-- What is required --
Reproduce exactly the lines from the one containing "obj.parent = empty" through the last line of the data, both ends included.

-- Data provided --
=======
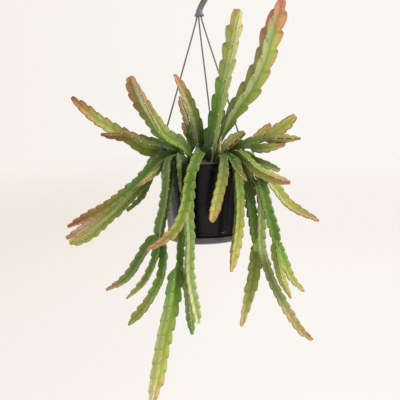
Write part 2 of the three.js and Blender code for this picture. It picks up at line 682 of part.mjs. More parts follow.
// Hook and hub in one moulding, with a socket for each strand
function hook() {
  const half = [HOOK_WIDTH / 2, HOOK_DEPTH / 2];
  const section = new THREE.Shape();
  section.moveTo(-half[1], -half[0] + HOOK_CHAMFER);
  section.lineTo(-half[1] + HOOK_CHAMFER, -half[0]);
  section.lineTo(half[1] - HOOK_CHAMFER, -half[0]);
  section.lineTo(half[1], -half[0] + HOOK_CHAMFER);
  section.lineTo(half[1], half[0] - HOOK_CHAMFER);
  section.lineTo(half[1] - HOOK_CHAMFER, half[0]);
  section.lineTo(-half[1] + HOOK_CHAMFER, half[0]);
  section.lineTo(-half[1], half[0] - HOOK_CHAMFER);
  section.closePath();

  const crookZ = HOOK_HEIGHT - CROOK_RADIUS + HOOK_WIDTH / 2;
  const points = [[HUB_X, HUB_BASE + 5], [HUB_X + 2.5, HUB_TOP + 3], [SHANK_X, crookZ - SHANK_DROP]];
  for (let angle = HOOK_ARC.from; angle <= HOOK_ARC.to; angle += HOOK_ARC.step) {
    const [x, z] = polar(CROOK_RADIUS, angle);
    points.push([x, crookZ + z]);
  }
  const path = new THREE.CatmullRomCurve3(points.map(([x, z]) => new THREE.Vector3(x, 0, z)));
  const crook = new THREE.ExtrudeGeometry(section, { steps: 28, bevelEnabled: false, extrudePath: path });
  const hub = turned([
    [0, HUB_BASE], [HUB_RADIUS - 0.6, HUB_BASE], [HUB_RADIUS, HUB_BASE + 0.8],
    [HUB_RADIUS - 0.4, HUB_BASE + 2.4], [HUB_RADIUS - 2.6, HUB_BASE + 5.5],
    [HUB_RADIUS - 3.4, HUB_TOP], [0, HUB_TOP],
  ], HUB_SEGMENTS);
  let solid = toSolid(crook).add(toSolid(hub.translate(HUB_X, 0, 0)));
  for (const place of Object.keys(SOCKET_ANGLES)) {
    solid = solid.subtract(toSolid(strandBody(place, STRAND_RADIUS + GAP + 0.1, 0)
      .translate(0, 0, GAP + 0.1)));
  }
  return toGeometry(solid);
}

// Everything stands in one group that puts the hook's bearing point at the origin
const group = new THREE.Group();
const plant = new THREE.Group();
plant.position.z = -HOOK_HEIGHT;
group.add(plant);

function addPiece(name, geometry, material) {
  const mesh = new THREE.Mesh(geometry, material);
  mesh.name = name;
  plant.add(mesh);
}

addPiece('pot', pot(), MATERIALS.pot);
addPiece('saucer', saucer(), MATERIALS.saucer);
addPiece('soil', soil(), MATERIALS.soil);
addPiece('hanger_hook', hook(), MATERIALS.hanger);
for (const place of Object.keys(EAR_ANGLES)) {
  addPiece(`hanger_strand_${place}`, strand(place), MATERIALS.hanger);
}
Object.entries(STEMS).forEach(([name, stem], i) => {
  addPiece(name, stemWithBranches(stem, 100 * i), MATERIALS[stem.tint]);
});

export default group;
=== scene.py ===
"""Looks of a hanging pot of Lepismium cruciforme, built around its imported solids."""
import math

import bmesh
import bpy
import numpy as np
from mathutils import Matrix, Vector, noise

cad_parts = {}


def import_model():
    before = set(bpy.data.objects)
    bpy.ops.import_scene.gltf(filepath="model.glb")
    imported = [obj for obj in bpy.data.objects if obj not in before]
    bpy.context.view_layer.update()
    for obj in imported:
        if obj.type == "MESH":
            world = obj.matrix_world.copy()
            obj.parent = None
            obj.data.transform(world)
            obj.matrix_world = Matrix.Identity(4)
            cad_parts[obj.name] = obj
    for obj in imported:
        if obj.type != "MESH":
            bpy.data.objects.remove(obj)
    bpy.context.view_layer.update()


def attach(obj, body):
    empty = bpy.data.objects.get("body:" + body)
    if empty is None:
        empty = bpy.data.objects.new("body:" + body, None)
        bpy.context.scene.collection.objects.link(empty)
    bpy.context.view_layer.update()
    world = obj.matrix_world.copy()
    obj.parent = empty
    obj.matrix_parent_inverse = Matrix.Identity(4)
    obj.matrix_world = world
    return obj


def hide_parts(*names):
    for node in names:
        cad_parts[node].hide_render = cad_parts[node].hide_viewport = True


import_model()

# Millimetres below are measured from the top of the pot's rim, on the pot's axis.
MM = 0.001
HOOK_HEIGHT = 304

# Colours

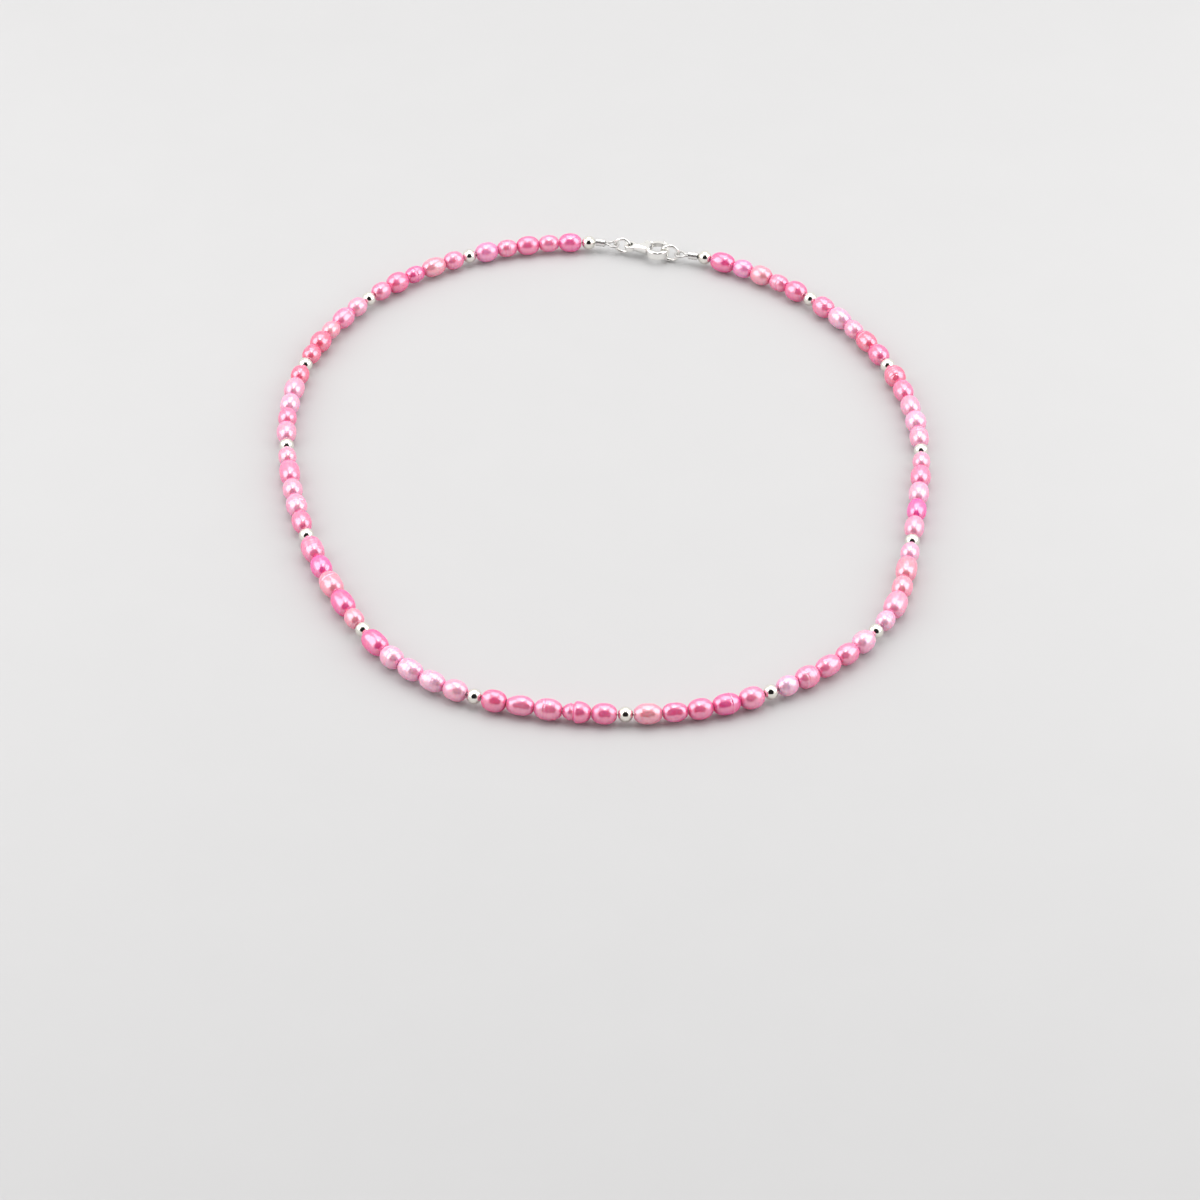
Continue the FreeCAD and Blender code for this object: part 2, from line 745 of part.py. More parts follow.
=======
-- Answer below --
    obj.parent = empty
    obj.matrix_parent_inverse = Matrix.Identity(4)
    obj.matrix_world = world
    return obj


def hide_parts(*names):
    for node in names:
        cad_parts[node].hide_render = cad_parts[node].hide_viewport = True


import_model()

# Millimetres below are measured from the top of the pot's rim, on the pot's axis.
MM = 0.001
HOOK_HEIGHT = 304

# Colours

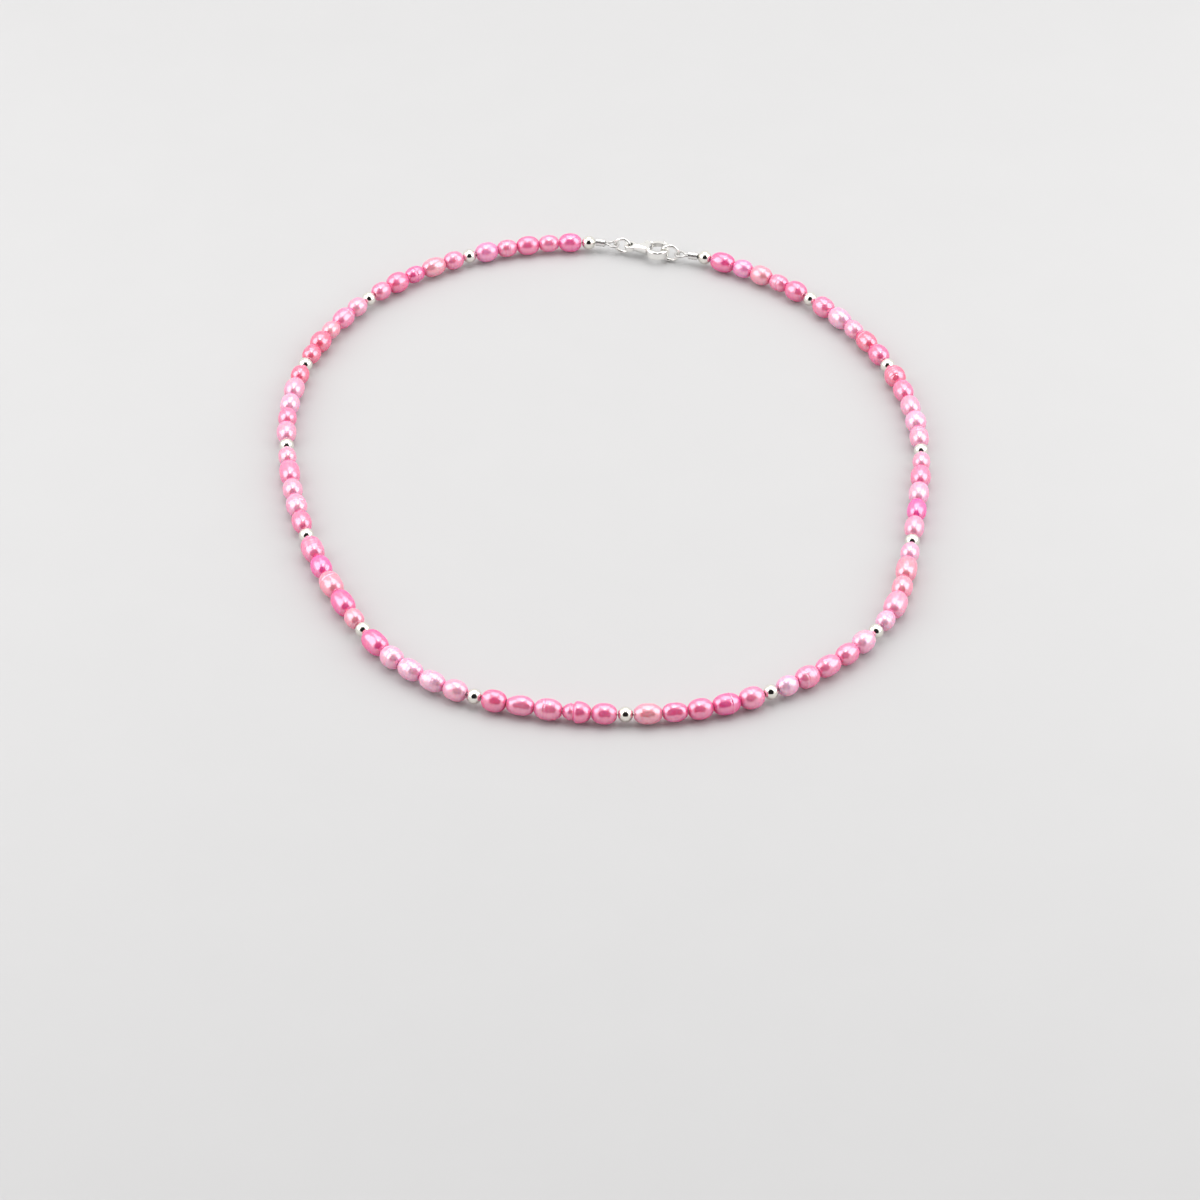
Continue the FreeCAD and Blender code for this object: part 2, from line 745 of part.py. More parts follow.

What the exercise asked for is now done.